13. I now come to the third question. Even though, as held hereinabove, the authorities cannot be held to have exclusive power, to the absolute exclusion of the civil court, to decide on the question of demolition of unauthorised constructions, remedy of civil court cannot be available to protect construction made in violation of law. Existence of right of the plaintiff, purpose of the statute authorising action, public interest and justice to the individual citizen, are some of the principles which a court has to keep in mind. While the court has to protect a citizen who is being wronged, judicial proceedings cannot be used to protect or perpetuate a wrong committed by a person who approaches the court. When special remedy of appeal is statutorily provided, court may entertain a suit unless remedy of appeal is not considered to be effective. As held in Municipal Council, Barnaul's case (supra), injunction ought not to be granted unless it was shown that plaintiffs were the owners of the site in dispute or otherwise had a right to raise construction and that construction being raised by them was after obtaining sanction from the Municipal Committee. As held by the Apex Court in Shiv Kumar Chadha's case (supra), regulations and bye-laws in respect of buildings are meant to serve public interest. In such matters, injunction could not be granted as a matter of right or course. The Apex Court also cautioned that while granting temporary injunction while protecting interest of the plaintiff against an alleged injury, more serious injury ought not to be caused to the defendants and public interest should not be allowed to suffer by grant of interim order of injunction, enabling persons in whose favour injunction was granted to perpetuate contravention of law. The Apex Court has also cautioned against grant of injunction before notice to the opposite party in violation of Order 39 Rule 3 CPC. Following directions of the Apex Court in para 36 are required to be observed before any injunction is granted:-

"(i) The court should first direct the plaintiff to serve a copy of the application with a copy of the plaint along with relevant documents on the counsel for the Corporation or any competent authority of the Corporation and the order should be passed only after hearing the parties.
(ii) If the circumstances of a case so warrant and where the court is of the opinion, that the object of granting the injunction would be defeated by delay, the court should record reasons for its opinion as required by proviso to Rule 3 of Order 39 of the Code, before passing an order for injunction. The court must direct that such order shall operate only for a period of two weeks, during which notice along with copy of the application, plaint and relevant documents should be served on the competent authority or the counsel for the Corporation, affidavit of service of notice should be filed as provided by proviso to Rule 3 of Order 39 aforesaid, if the Corporation has entered appearance, any such ex parte order of injunction should be extended only after hearing the counsel for the Corporation.
(iii) while passing an ex parte order of injunction the court shall direct the plaintiff to give an undertaking that he will not make any further construction upon the premises till the application for injunction is finally heard and disposed of."

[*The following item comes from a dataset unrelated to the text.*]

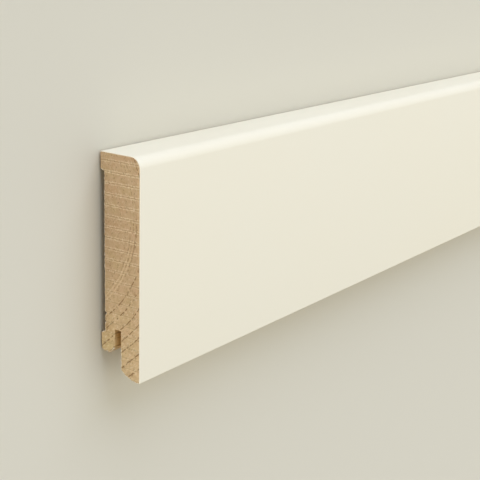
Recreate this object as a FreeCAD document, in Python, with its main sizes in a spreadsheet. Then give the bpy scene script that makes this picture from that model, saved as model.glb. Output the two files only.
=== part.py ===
# Skirting board: one length of solid hardwood, planed square and run through a moulder.
#
# The board lies on its back, as it does in the store.
# X runs along the length, Y from the floor edge (-Y) to the rounded top edge (+Y),
# and Z from the wall side (Z = 0) to the painted face. All sizes are in millimetres.
import FreeCAD
import Part
import math
import os

import Sketcher

# Driving dimensions, one row of the sheet each

DIMENSIONS = (
    ("board_length", 2400, "stock length between the two sawn ends"),
    ("board_height", 80, "floor to top edge, as fitted"),
    ("board_thickness", 18, "wall plane to painted face"),
    ("nose_radius", 4, "round between the painted face and the top edge"),
    ("top_pad_height", 5.9, "strip at the top of the back that touches the wall"),
    ("relief_depth", 1.8, "hollow in the back, so that the board sits flat on a rough wall"),
    ("relief_flare", 0.9, "slope of each side of the hollow, over its depth"),
    ("lip_pad_height", 6.55, "strip on the back of the lip that touches the wall"),
    ("lip_clearance", 8.5, "floor to the underside of the lip"),
    ("lip_radius", 1.5, "round on the lower back edge of the lip"),
    ("foot_thickness", 8.6, "front leg that reaches the floor"),
    ("groove_width", 2.9, "slot between the lip and the foot for the wall clips"),
    ("groove_depth", 9.0, "slot depth above the underside of the lip"),
    ("mouth_chamfer", 2.2, "lead-in on the lip side of the slot"),
    ("foot_flat", 1.0, "sole of the foot, at its front edge"),
    ("heel_height", 3.2, "how far the round heel rises at the back of the foot"),
    ("sole_arris_radius", 0.4, "eased edge between the sole and the painted face"),
    ("back_arris_radius", 0.8, "eased edge between the top edge and the back"),
)

doc = FreeCAD.newDocument("skirting_board_length")
sizes = doc.addObject("Spreadsheet::Sheet", "sizes")
sizes.set("A1", "Dimension")
sizes.set("B1", "Millimetres")
sizes.set("C1", "What it is")
for row, (alias, millimetres, meaning) in enumerate(DIMENSIONS, start=2):
    sizes.set(f"A{row}", alias)
    sizes.set(f"B{row}", str(millimetres))
    sizes.setAlias(f"B{row}", alias)
    sizes.set(f"C{row}", meaning)
doc.recompute()

# Places on the section: heights above the floor, and depths from the wall plane

FLOOR = "0"
LIP_UNDERSIDE = "sizes.lip_clearance"
LIP_TOP = "sizes.lip_clearance + sizes.lip_pad_height"
GROOVE_TOP = "sizes.lip_clearance + sizes.groove_depth"
TOP_PAD_FOOT = "sizes.board_height - sizes.top_pad_height"
TOP_EDGE = "sizes.board_height"

WALL = "0"
RELIEF_FLOOR = "sizes.relief_depth"
LIP_FRONT = "sizes.board_thickness - sizes.foot_thickness - sizes.groove_width"
FOOT_BACK = "sizes.board_thickness - sizes.foot_thickness"
SOLE_BACK = "sizes.board_thickness - sizes.foot_flat"
FACE = "sizes.board_thickness"

# How a sketch numbers the two ends of a line, its own origin and its two axes

START, END = 1, 2
ORIGIN = (-1, START)
HEIGHT_AXIS, DEPTH_AXIS = -1, -2

SAME_PLACE = 1e-6


def value(expression):
    """Work out an expression on the sheet, in millimetres."""
    return float(sizes.evalExpression(expression))


def section_sketch(name):
    """Start a sketch across the board, with its origin where the wall meets the floor.

    Its x is the height above the floor and its y the depth from the wall plane.
    """
    sketch = board.newObject("Sketcher::SketchObject", name)
    sketch.AttachmentSupport = [(cross_plane, "")]
    sketch.MapMode = "FlatFace"
    sketch.setExpression("AttachmentOffset.Base.x", "-sizes.board_height / 2")
    return sketch


def dimension_point(sketch, line, end, direction, expression):
    """Tie one end of a line to the sketch's origin by an expression on the sheet."""
    distance = value(expression)
    if distance == 0:
        axis = DEPTH_AXIS if direction == "DistanceX" else HEIGHT_AXIS
        sketch.addConstraint(Sketcher.Constraint("PointOnObject", line, end, axis))
        return
    number = sketch.addConstraint(Sketcher.Constraint(direction, *ORIGIN, line, end, distance))
    sketch.setExpression(f"Constraints[{number}]", expression)


def draw_outline(sketch, corners):
    """Draw a closed outline whose corners are pairs of expressions: height, depth.

    A side between two corners of one height, or of one depth, is held to that direction.
    Every other corner gets its own dimension.
    """
    count = len(corners)
    places = [FreeCAD.Vector(value(height), value(depth), 0) for height, depth in corners]
    for index, place in enumerate(places):
        sketch.addGeometry(Part.LineSegment(place, places[(index + 1) % count]), False)
    for index in range(count):
        following = (index + 1) % count
        sketch.addConstraint(Sketcher.Constraint("Coincident", index, END, following, START))
    directions = (("DistanceX", "Vertical"), ("DistanceY", "Horizontal"))
    for part, (direction, alignment) in enumerate(directions):
        for index, corner in enumerate(corners):
            follows_side = index > 0 and corner[part] == corners[index - 1][part]
            closes_side = index == count - 1 and corner[part] == corners[0][part]
            if follows_side:
                sketch.addConstraint(Sketcher.Constraint(alignment, index - 1))
            if closes_side:
                sketch.addConstraint(Sketcher.Constraint(alignment, index))
            if not follows_side and not closes_side:
                dimension_point(sketch, index, START, direction, corner[part])


def draw_heel(sketch):
    """Draw what the round heel takes off: an arc from the sole up to the foot's back."""
    sole_end = FreeCAD.Vector(value(FLOOR), value(SOLE_BACK), 0)
    square_corner = FreeCAD.Vector(value(FLOOR), value(FOOT_BACK), 0)
    heel_top = FreeCAD.Vector(value("sizes.heel_height"), value(FOOT_BACK), 0)
    width = sole_end.y - heel_top.y
    radius = (width**2 + heel_top.x**2) / (2 * heel_top.x)
    turn = math.atan2(width, radius - heel_top.x)
    circle = Part.Circle(
        FreeCAD.Vector(radius, sole_end.y, 0), FreeCAD.Vector(0, 0, 1), radius
    )
    sole = sketch.addGeometry(Part.LineSegment(sole_end, square_corner), False)
    back = sketch.addGeometry(Part.LineSegment(square_corner, heel_top), False)
    arc = sketch.addGeometry(Part.ArcOfCircle(circle, math.pi, math.pi + turn), False)
    sketch.addConstraint(Sketcher.Constraint("Coincident", sole, END, back, START))
    sketch.addConstraint(Sketcher.Constraint("Coincident", back, END, arc, END))
    sketch.addConstraint(Sketcher.Constraint("Tangent", sole, START, arc, START))
    sketch.addConstraint(Sketcher.Constraint("Vertical", sole))
    sketch.addConstraint(Sketcher.Constraint("Horizontal", back))
    dimension_point(sketch, sole, START, "DistanceX", FLOOR)
    dimension_point(sketch, sole, START, "DistanceY", SOLE_BACK)
    dimension_point(sketch, back, START, "DistanceY", FOOT_BACK)
    dimension_point(sketch, back, END, "DistanceX", "sizes.heel_height")


def cut_along_board(name, sketch):
    """Run a cutter of the sketch's shape along the whole board."""
    volume_before = board.Tip.Shape.Volume
    pocket = board.newObject("PartDesign::Pocket", name)
    pocket.Profile = sketch
    pocket.Type = "ThroughAll"
    pocket.Midplane = True
    doc.recompute()
    if pocket.Shape.Volume >= volume_before:
        raise RuntimeError(f"{name} cut nothing")


def long_edge(feature, height, depth):
    """Name the edge that runs along the board at a height and depth of its section."""
    across = value(height) - value("sizes.board_height") / 2
    above = value(depth)
    for number, edge in enumerate(feature.Shape.Edges, start=1):
        centre = edge.CenterOfMass
        runs_along = edge.BoundBox.XLength > value("sizes.board_length") / 2
        in_place = math.hypot(centre.y - across, centre.z - above) < SAME_PLACE
        if runs_along and in_place:
            return f"Edge{number}"
    raise RuntimeError(f"no long edge at {height}, {depth}")


def dress_edge(kind, name, measure, alias, height, depth):
    """Round or chamfer the long edge at a height and depth of the section."""
    base = board.Tip
    dress = board.newObject(f"PartDesign::{kind}", name)
    dress.Base = (base, [long_edge(base, height, depth)])
    dress.setExpression(measure, f"sizes.{alias}")
    doc.recompute()


board = doc.addObject("PartDesign::Body", "Board")
board.Label = "skirting_board"
board.Placement = FreeCAD.Placement(FreeCAD.Vector(0, 0, 0), FreeCAD.Rotation())
cross_plane = next(plane for plane in board.Origin.OriginFeatures if plane.Role == "YZ_Plane")

# The planed bar

blank_section = section_sketch("BlankSection")
draw_outline(
    blank_section,
    [(FLOOR, WALL), (TOP_EDGE, WALL), (TOP_EDGE, FACE), (FLOOR, FACE)],
)
blank = board.newObject("PartDesign::Pad", "Blank")
blank.Profile = blank_section
blank.Midplane = True
blank.setExpression("Length", "sizes.board_length")
doc.recompute()

# The shallow hollow in the back, which leaves one pad at the top and one on the lip

relief_section = section_sketch("BackReliefSection")
draw_outline(
    relief_section,
    [
        (LIP_TOP, WALL),
        (TOP_PAD_FOOT, WALL),
        (f"{TOP_PAD_FOOT} - sizes.relief_flare", RELIEF_FLOOR),
        (f"{LIP_TOP} + sizes.relief_flare", RELIEF_FLOOR),
    ],
)
cut_along_board("BackRelief", relief_section)

# The space under the lip, where the foot of a wall clip lies

rebate_section = section_sketch("FootRebateSection")
draw_outline(
    rebate_section,
    [(FLOOR, WALL), (LIP_UNDERSIDE, WALL), (LIP_UNDERSIDE, FOOT_BACK), (FLOOR, FOOT_BACK)],
)
cut_along_board("FootRebate", rebate_section)

# The slot that drops over the clips, level with the back of the foot

groove_section = section_sketch("ClipGrooveSection")
draw_outline(
    groove_section,
    [
        (LIP_UNDERSIDE, LIP_FRONT),
        (GROOVE_TOP, LIP_FRONT),
        (GROOVE_TOP, FOOT_BACK),
        (LIP_UNDERSIDE, FOOT_BACK),
    ],
)
cut_along_board("ClipGroove", groove_section)

# The round heel of the foot, over which the board tips into place

heel_section = section_sketch("HeelSection")
draw_heel(heel_section)
cut_along_board("Heel", heel_section)

# The worked edges

dress_edge("Chamfer", "GrooveMouth", "Size", "mouth_chamfer", LIP_UNDERSIDE, LIP_FRONT)
dress_edge("Fillet", "LipRound", "Radius", "lip_radius", LIP_UNDERSIDE, WALL)
dress_edge("Fillet", "Nose", "Radius", "nose_radius", TOP_EDGE, FACE)
dress_edge("Fillet", "SoleArris", "Radius", "sole_arris_radius", FLOOR, FACE)
dress_edge("Fillet", "BackArris", "Radius", "back_arris_radius", TOP_EDGE, WALL)

# Every object has to be sound before the STEP file is written

for item in doc.Objects:
    if "Invalid" in item.State or "Error" in item.State:
        raise RuntimeError(f"{item.Name} failed: {item.State}")
for sketch in doc.findObjects("Sketcher::SketchObject"):
    if sketch.solve() != 0 or not sketch.FullyConstrained:
        raise RuntimeError(f"{sketch.Name} isn't fully constrained")
if board.Shape.isNull() or not board.Shape.isValid():
    raise RuntimeError("the board's shape isn't valid")

os.makedirs("parts", exist_ok=True)
board.Shape.exportStep(f"parts/{board.Label}.step")
print(f"{board.Label}: {board.Shape.Volume / 1000:.1f} cm3, box {board.Shape.BoundBox}")
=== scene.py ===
"""A length of skirting board: solid oak, moulded in one pass, lacquered satin white on its face and
top, and sawn square at both ends. It lies on its back on a studio floor, in the CAD model's frame:
X along the length, Y up the board's height, Z out of the lacquered face, all in metres."""
import math
import random

import bmesh
import bpy
from mathutils import Matrix, Vector
from mathutils.kdtree import KDTree


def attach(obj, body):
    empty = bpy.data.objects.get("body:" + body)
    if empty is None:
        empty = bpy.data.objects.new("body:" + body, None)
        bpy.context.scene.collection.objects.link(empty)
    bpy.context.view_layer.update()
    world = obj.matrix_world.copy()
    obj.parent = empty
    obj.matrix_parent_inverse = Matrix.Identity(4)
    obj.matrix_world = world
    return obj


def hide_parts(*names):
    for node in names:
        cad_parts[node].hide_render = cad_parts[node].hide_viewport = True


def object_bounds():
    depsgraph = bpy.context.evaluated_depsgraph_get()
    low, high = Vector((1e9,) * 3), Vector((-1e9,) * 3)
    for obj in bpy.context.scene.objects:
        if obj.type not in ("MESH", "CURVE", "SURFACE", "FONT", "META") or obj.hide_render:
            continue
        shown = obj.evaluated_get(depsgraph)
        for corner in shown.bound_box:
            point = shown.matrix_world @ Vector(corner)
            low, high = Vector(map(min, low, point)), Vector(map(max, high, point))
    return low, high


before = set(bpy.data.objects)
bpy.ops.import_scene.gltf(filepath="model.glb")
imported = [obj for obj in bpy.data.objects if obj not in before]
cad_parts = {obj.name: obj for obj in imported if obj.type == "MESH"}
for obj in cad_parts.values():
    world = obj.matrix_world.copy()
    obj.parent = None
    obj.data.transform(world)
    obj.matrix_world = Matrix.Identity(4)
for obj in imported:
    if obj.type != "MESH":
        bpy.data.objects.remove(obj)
cad_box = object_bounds()

# The camera, off the sawn end, above the board's top edge and in front of its face. It stands
# 0.45 m from the end with a long lens, which keeps the two long edges only slightly converging.
CAMERA_PLACE = (-1.46507, 0.11547, 0.25275)
CAMERA_TURN = (math.radians(16.1759), math.radians(53.8777), math.radians(-1.6865))

camera_data = bpy.data.cameras.new("camera")
camera_data.sensor_width = 36
camera_data.lens = 82.587
camera_data.clip_start = 0.01
camera = bpy.data.objects.new("camera", camera_data)
bpy.context.scene.collection.objects.link(camera)
camera.matrix_world = (
    Matrix.Translation(CAMERA_PLACE)
    @ Matrix.Rotation(-CAMERA_TURN[1], 4, "Y")
    @ Matrix.Rotation(-CAMERA_TURN[0], 4, "X")
    @ Matrix.Rotation(-CAMERA_TURN[2], 4, "Z")
)
bpy.context.scene.camera = camera
bpy.context.scene.view_settings.view_transform = "Standard"


# The studio: a matt painted floor under weak light from all round. Two broad lamps in front light
# the face, a cooler one above brightens the top edge, and a level one lights the sawn end.
def linear(code):
    """Turns an sRGB hex colour into the linear one that shaders and lamps take."""
    parts = [int(code[i : i + 2], 16) / 255 for i in (0, 2, 4)]
    return [p / 12.92 if p <= 0.04045 else ((p + 0.055) / 1.055) ** 2.4 for p in parts] + [1.0]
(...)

Thus, while court will require the plaintiff to adopt the remedy of appeal under third proviso to Section 208 or Section 240 unless such remedy, in the given facts of a particular case, is held to be illusory, court is not debarred from protecting a citizen who is being wronged and who is able to establish his right to injunction by showing his right to construct. Even in such a case, procedure laid down hereinabove will be required to be fulfilled, apart form any other appropriate condition to ensure that a person is not able to raise illegal construction or to protect or perpetuate a wrong committed by him, by invoking the jurisdiction of the court.

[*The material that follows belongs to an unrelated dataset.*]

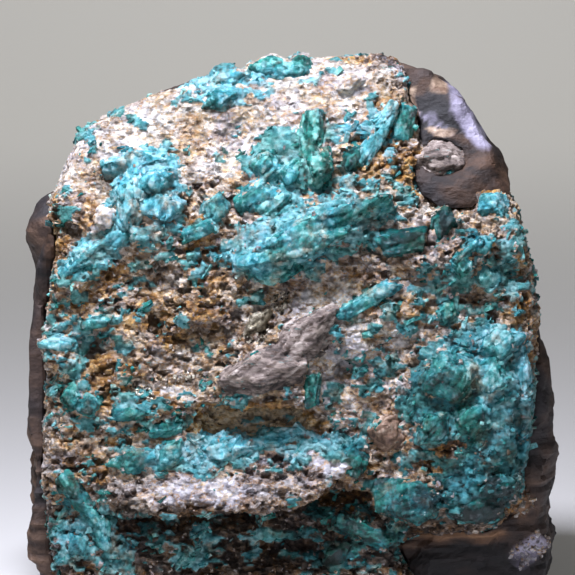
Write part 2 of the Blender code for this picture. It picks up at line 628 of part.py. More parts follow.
def main():
    for obj in list(bpy.data.objects):
        bpy.data.objects.remove(obj)
    materials = {name: material(name, *look) for name, look in MATERIALS.items()}
    slab, vein = settled(slab_mesh()), settled(vein_mesh())
    crust = weathered(settled(combined(slab.copy(), "INTERSECT", [vein])), crust_shift)
    wall = weathered(settled(combined(slab, "DIFFERENCE", [vein])), wall_shift)
    wall = sawn(settled(combined(wall, "DIFFERENCE", [fattened(crust, CRUST_GAP)])), WALL_SHARE)
    crust = sawn(crust, CRUST_SHARE)
    tree = surface_tree(crust, wall)
    rng = random.Random(7)
    cutters, rooms = [], []
    for name, (slot, parts) in CRYSTALS.items():
        bodies = [crystal_part(tree, *part, rng) for part in parts]
        piece = tidy(without(joined(bodies), cutters), name, 30 + 32 * len(parts))
        link(name, piece).data.materials.append(materials[slot])
        cutters += [fattened(body, FIT_GAP) for body in bodies]
        rooms += [fattened(body, POCKET_GAP) for body in bodies]
    rocks = (("vein_crust", crust, "calcite_vein", CRUST_FACETS), ("wall_rock", wall, "shale", WALL_FACETS))
    for name, rock, slot, most in rocks:
        link(name, tidy(without(rock, rooms), name, most)).data.materials.append(materials[slot])
    centre_on_base()


if __name__ == "__main__":
    main()
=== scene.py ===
"""Emerald on matrix: looks for the hand specimen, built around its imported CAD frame."""

import json
import math
from collections import namedtuple

import bmesh
import bpy
import numpy as np
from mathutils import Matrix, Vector


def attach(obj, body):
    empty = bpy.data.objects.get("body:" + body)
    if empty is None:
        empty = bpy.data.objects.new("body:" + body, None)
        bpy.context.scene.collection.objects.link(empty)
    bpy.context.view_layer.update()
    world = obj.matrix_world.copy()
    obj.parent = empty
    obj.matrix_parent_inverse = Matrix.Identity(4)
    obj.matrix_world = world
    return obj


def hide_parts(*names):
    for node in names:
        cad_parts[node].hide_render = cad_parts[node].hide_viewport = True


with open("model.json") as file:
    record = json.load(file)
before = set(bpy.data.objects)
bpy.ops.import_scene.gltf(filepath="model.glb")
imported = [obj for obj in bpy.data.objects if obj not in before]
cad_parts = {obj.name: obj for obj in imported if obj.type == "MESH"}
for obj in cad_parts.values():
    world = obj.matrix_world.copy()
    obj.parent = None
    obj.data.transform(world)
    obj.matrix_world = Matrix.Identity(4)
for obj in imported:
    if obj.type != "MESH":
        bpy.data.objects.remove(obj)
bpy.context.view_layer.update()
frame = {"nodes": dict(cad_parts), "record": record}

# ------------------------------------------------------------------------------------------------------------
# Wall rock: dark grey shale, split from the hillside with the vein still on it. Its faces are natural breaks
# that follow the bedding, dulled and browned by weather, and the base is sawn flat.

MM = 0.001
MM_PER_M = 1000
SHALE_GRAIN_MM = 1.05       # faces of the skin
SHALE_PROUD_MM = 0.15       # how far the skin stands out from the solid
SHALE_DRAWN = (0.6, 0.9, 1.3)   # broken faces are longer along the beds than across them
BLOCK_MM = 13.0             # large broken faces
CHIP_MM = 5.2               # small broken faces on them
BED_MM = 3.8                # thickness of a bed
BLOCK_RELIEF_MM, CHIP_RELIEF_MM, BED_RELIEF_MM = 0.6, 0.3, 0.35
JOINT_DEPTH_MM, CRACK_DEPTH_MM = 0.1, 0.15
FACE_SHIFT = -0.387         # the middle of the face, from the origin, in mm
PATCH_RAGGED_MM, PATCH_LUMP_MM = 1.6, 4.0   # how far a patch's edge wanders, and over what length
PATCH_REACH = 1.35          # raises a patch's share, so that noise breaks its edge and leaves the rest alone

# Patches on the face are soft ellipses: (across, up, half length, half width, tilt in degrees, share), in mm.
CALCITE_SCAB = [(45.8, 16.9, 4.6, 2.8, 30, 1.0)]
STAINED_LEDGE = [(43.7, 26.3, 3.0, 2.4, 0, 1.0)]
SHALE_PALE = CALCITE_SCAB + [
    (33.2, 100.6, 7.4, 2.5, -62, 1.0), (25.6, 100.5, 4.2, 0.7, -52, 0.8), (28.3, 99.5, 4.0, 0.6, -50, 0.7),
]
SHALE_LIGHT = STAINED_LEDGE + [(30, 20.2, 12, 1.5, 0, 1.0)]
SHALE_DARK = [
    (27.3, 101.5, 6.5, 2.0, -40, 1.0), (38, 15.6, 14, 2.4, -4, 1.0), (40, 10, 14, 3, 0, 0.8),
    (30, 104, 0.8, 3, 0, 0.8), (31, 95, 10, 15, 0, 0.55),
]
SHALE_BROWN = STAINED_LEDGE + [
    (36, 88, 8, 7, 0, 0.95), (-46.4, 80, 1.2, 9, 0, 0.9), (31, 96.6, 3, 0.9, -30, 1.0),
    (24.4, 107, 2, 1.6, 0, 1.0), (30, 19.6, 12, 2.2, 0, 1.0),
]
SHALE_CREAM = [
    (27.6, 106, 2.4, 1.6, -50, 1.0), (28.2, 98.2, 3.0, 1.1, -8, 0.9), (22.8, 103, 1.6, 4.0, 0, 0.8),
]

# Colours run from the darkest tone to the lightest.
FRESH_SHALE = ("#131011", "#2b2627", "#454041", "#696263")
STAINED_SHALE = ("#24170f", "#513a2a", "#866549", "#b7977a")
BLEACHED_SHALE = ("#4b474f", "#868090", "#b0aaba", "#d6d1dd")
LIMY_SHALE = ("#6d5645", "#b79f87", "#e2d3c1", "#f7efe4")


def linear(code):
    """An sRGB hex code as a linear colour."""
    parts = [int(code[i:i + 2], 16) / 255 for i in (1, 3, 5)]
    return [c / 12.92 if c <= 0.04045 else ((c + 0.055) / 1.055) ** 2.4 for c in parts] + [1.0]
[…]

14. Now I come to the last question. In the present case, it is not possible to accept the plea that remedy of appeal was not provided as the notice was mentioned to be under Section 209 also while appeal was provided against an order under Section 208. Section 208 provides for alteration or demolition of building while Section 209 provides for stopping/discontinuing construction/building operations. Thus, in the present case, the appellants had alternative remedy. Plea that notice was vague, is untenable when the appellants were quite clear about the building which the notice referred. Judgment in Chaudhary Sat Pal's case (supra) relied upon by the learned counsel for the appellants is distinguishable. The statutory provision makes it clear that the authority has to act within six months of the construction, In Amar Singh's case (supra), on facts, it has been held construction was not proved to be within six months. Same view was taken in Dula Ram's case (supra). In the present case, the notice in question stated that construction was continuing and the said notice was duly proved by the employee of the Corporation who visited the spot and the plaintiffs who were having the knowledge about the date of construction had failed to lead any evidence abut the date of construction. The view of the lower appellate court that notice could not be held beyond six months' construction, cannot be held to be perverse. The plaintiffs have not been able to show that any sanction had been obtained. There is no materia to show that the construction raised by the appellants was valid. The view taken by the lower appellate court that plaintiffs were not entitled to injunction cannot, thus, be held to be erroneous. For the above reasons, there is no merit in the appeal.

15. Even though, the appeal filed by the appellants is liable to be dismissed, it cannot be ignored that construction has been made long back and the trial court had granted the injunction. The Municipal Committee has discretion in the matter of requiring alteration, demolition or recovery of composition fee. This jurisdiction is to be exercised fairly. Learned counsel for the Committee has stated that the Committee is willing to pass a speaking order after hearing the appellants and will proceed further only thereafter. This statement of the learned counsel for the Committee is recorded.

16. I do not express any opinion about the justifiability of course of action on which a decision is yet to be taken which is a matter to be examined in appropriate proceedings. Subject to the above, the appeal is dismissed.